**REQUIREMENT**:
Copy every record below exactly.

**GIVEN ENTRIES**:
#####
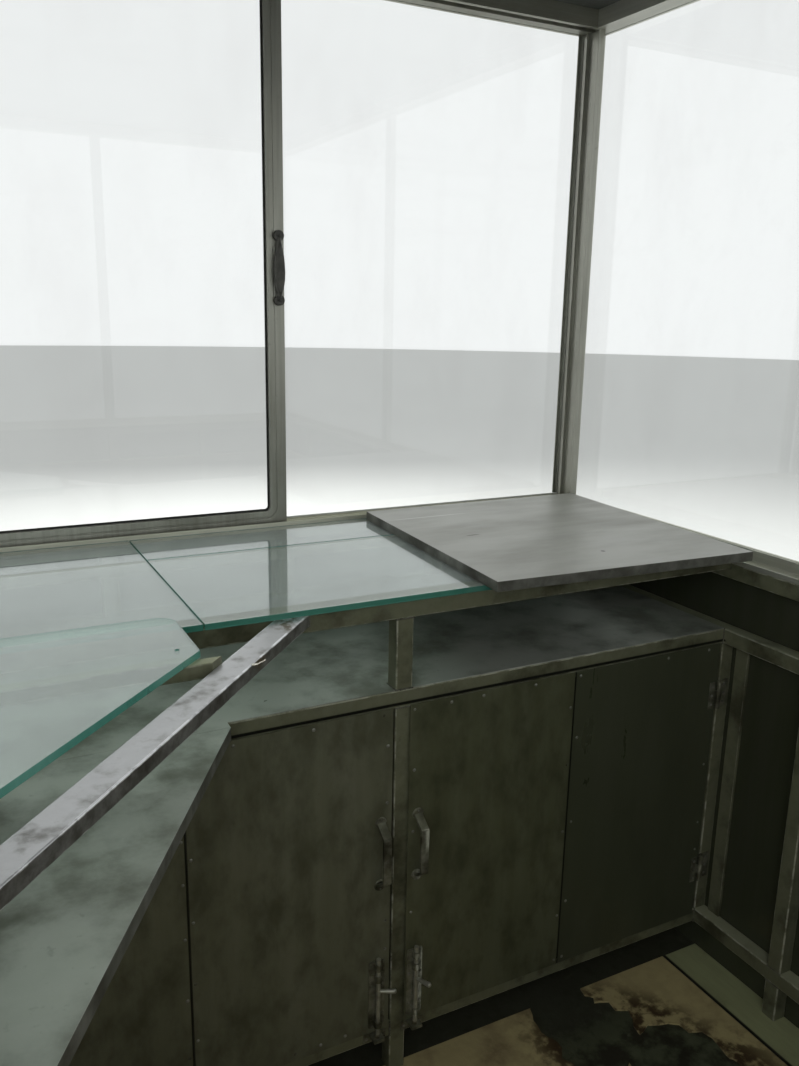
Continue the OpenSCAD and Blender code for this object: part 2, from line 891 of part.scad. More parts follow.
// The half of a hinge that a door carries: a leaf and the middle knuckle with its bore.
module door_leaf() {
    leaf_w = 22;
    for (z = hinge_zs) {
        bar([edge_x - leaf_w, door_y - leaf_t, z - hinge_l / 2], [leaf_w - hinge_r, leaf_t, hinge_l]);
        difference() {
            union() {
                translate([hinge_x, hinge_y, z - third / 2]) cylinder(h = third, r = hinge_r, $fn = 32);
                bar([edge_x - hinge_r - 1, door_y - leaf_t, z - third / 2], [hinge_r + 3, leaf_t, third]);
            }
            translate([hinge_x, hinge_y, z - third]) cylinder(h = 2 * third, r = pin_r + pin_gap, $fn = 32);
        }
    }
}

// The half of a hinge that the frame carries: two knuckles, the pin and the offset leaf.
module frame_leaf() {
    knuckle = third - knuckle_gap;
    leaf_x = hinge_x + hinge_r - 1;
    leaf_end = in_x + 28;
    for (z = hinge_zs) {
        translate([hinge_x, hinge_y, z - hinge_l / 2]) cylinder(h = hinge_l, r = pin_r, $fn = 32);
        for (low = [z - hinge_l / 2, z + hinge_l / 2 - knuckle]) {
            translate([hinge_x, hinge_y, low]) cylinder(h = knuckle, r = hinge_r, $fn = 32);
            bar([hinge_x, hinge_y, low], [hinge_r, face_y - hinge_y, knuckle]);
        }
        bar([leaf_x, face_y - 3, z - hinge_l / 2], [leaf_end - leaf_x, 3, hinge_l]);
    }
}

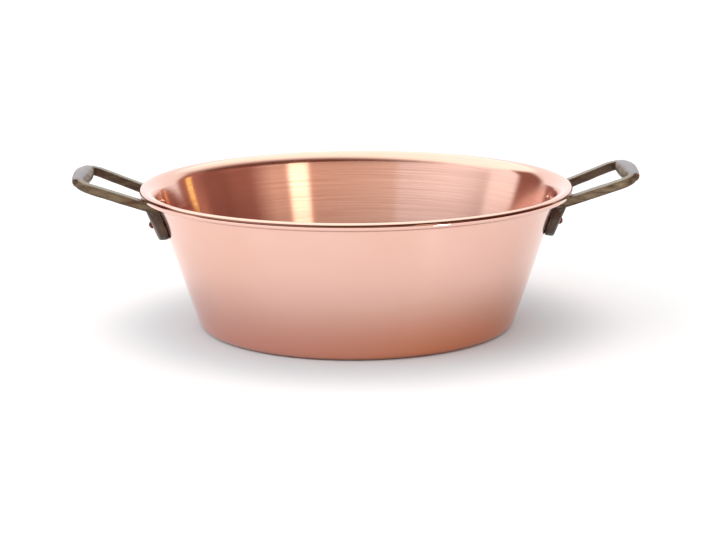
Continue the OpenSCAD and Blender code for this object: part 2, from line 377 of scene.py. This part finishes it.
#####
**THE RESULT**:
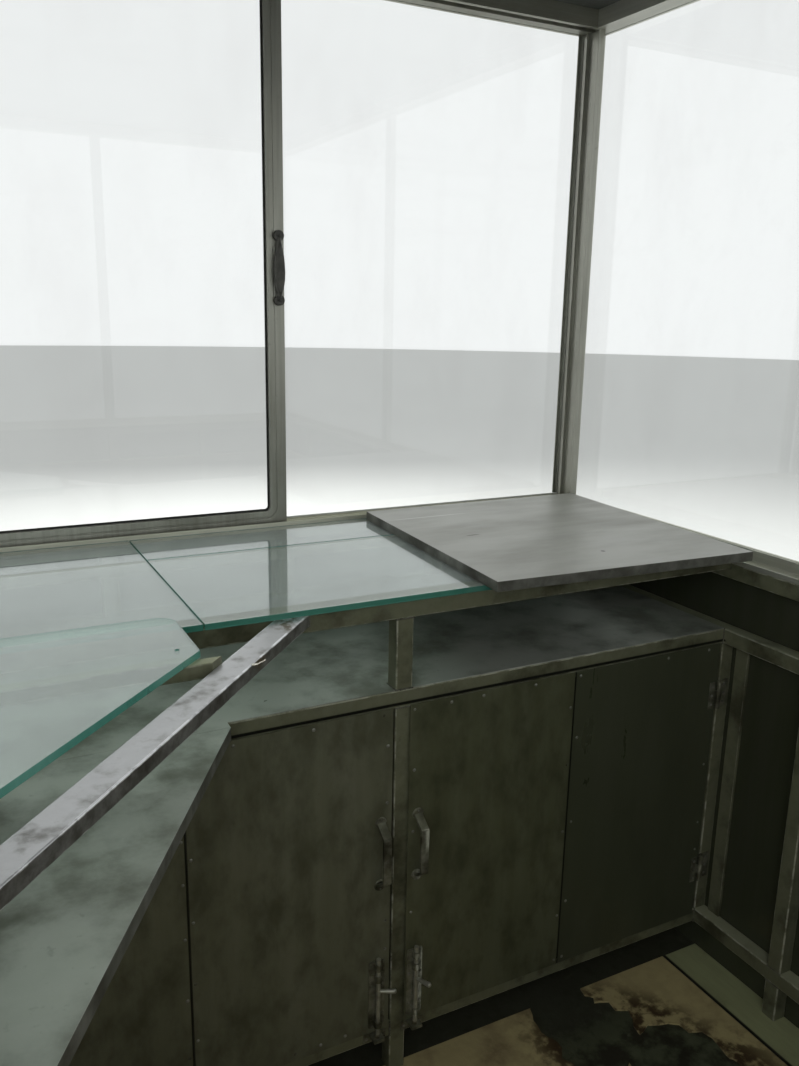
Continue the OpenSCAD and Blender code for this object: part 2, from line 891 of part.scad. More parts follow.
// The half of a hinge that a door carries: a leaf and the middle knuckle with its bore.
module door_leaf() {
    leaf_w = 22;
    for (z = hinge_zs) {
        bar([edge_x - leaf_w, door_y - leaf_t, z - hinge_l / 2], [leaf_w - hinge_r, leaf_t, hinge_l]);
        difference() {
            union() {
                translate([hinge_x, hinge_y, z - third / 2]) cylinder(h = third, r = hinge_r, $fn = 32);
                bar([edge_x - hinge_r - 1, door_y - leaf_t, z - third / 2], [hinge_r + 3, leaf_t, third]);
            }
            translate([hinge_x, hinge_y, z - third]) cylinder(h = 2 * third, r = pin_r + pin_gap, $fn = 32);
        }
    }
}

// The half of a hinge that the frame carries: two knuckles, the pin and the offset leaf.
module frame_leaf() {
    knuckle = third - knuckle_gap;
    leaf_x = hinge_x + hinge_r - 1;
    leaf_end = in_x + 28;
    for (z = hinge_zs) {
        translate([hinge_x, hinge_y, z - hinge_l / 2]) cylinder(h = hinge_l, r = pin_r, $fn = 32);
        for (low = [z - hinge_l / 2, z + hinge_l / 2 - knuckle]) {
            translate([hinge_x, hinge_y, low]) cylinder(h = knuckle, r = hinge_r, $fn = 32);
            bar([hinge_x, hinge_y, low], [hinge_r, face_y - hinge_y, knuckle]);
        }
        bar([leaf_x, face_y - 3, z - hinge_l / 2], [leaf_end - leaf_x, 3, hinge_l]);
    }
}

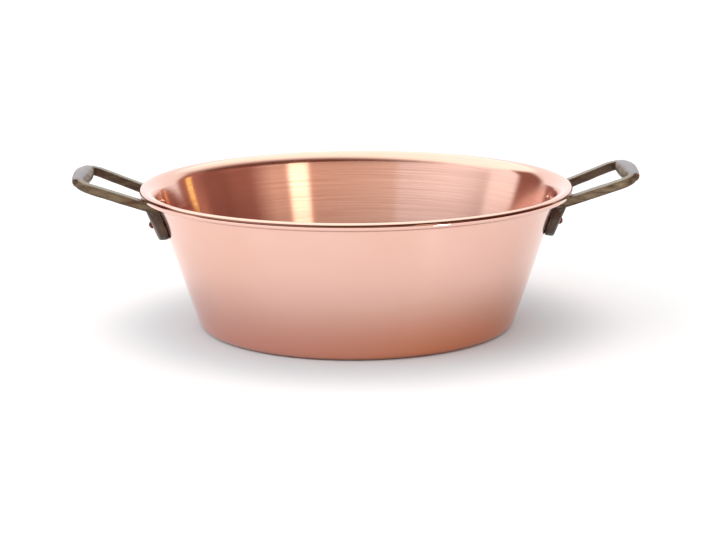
Continue the OpenSCAD and Blender code for this object: part 2, from line 377 of scene.py. This part finishes it.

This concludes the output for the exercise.